**The request**:
Report how many lines contain the word "that"; answer with the number only.
--- begin Stored data ---
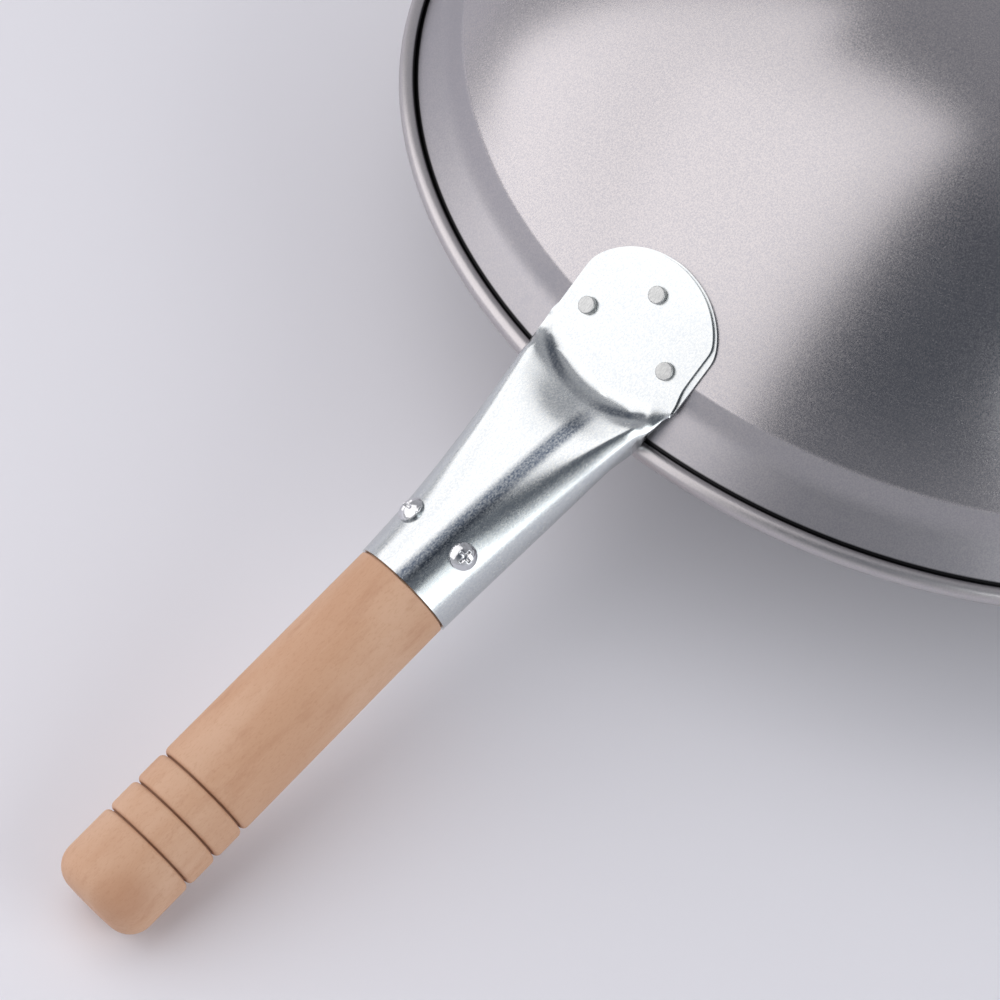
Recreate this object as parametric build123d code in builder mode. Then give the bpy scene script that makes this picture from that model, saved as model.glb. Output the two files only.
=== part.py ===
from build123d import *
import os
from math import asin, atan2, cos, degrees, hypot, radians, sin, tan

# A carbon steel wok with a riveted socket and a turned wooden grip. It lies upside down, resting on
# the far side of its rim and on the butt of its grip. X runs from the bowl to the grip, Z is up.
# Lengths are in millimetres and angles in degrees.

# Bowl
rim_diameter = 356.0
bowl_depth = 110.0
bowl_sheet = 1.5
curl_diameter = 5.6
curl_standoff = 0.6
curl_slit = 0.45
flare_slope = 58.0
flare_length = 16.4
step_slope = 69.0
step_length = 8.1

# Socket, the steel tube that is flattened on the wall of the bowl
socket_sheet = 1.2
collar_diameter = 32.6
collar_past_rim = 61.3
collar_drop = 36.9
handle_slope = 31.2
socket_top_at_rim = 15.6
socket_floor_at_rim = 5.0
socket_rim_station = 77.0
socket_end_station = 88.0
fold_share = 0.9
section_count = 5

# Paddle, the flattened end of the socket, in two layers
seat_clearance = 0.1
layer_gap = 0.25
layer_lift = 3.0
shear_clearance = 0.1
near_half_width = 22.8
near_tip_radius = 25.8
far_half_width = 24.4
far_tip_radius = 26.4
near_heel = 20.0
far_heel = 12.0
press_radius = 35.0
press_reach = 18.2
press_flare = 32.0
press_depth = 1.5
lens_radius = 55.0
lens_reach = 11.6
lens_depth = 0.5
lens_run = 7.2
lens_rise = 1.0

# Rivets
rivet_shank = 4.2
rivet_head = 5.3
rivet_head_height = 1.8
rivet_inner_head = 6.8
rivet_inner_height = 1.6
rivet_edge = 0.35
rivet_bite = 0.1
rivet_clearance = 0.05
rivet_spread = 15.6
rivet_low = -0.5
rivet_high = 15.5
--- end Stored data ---
**Solution to the problem**:
2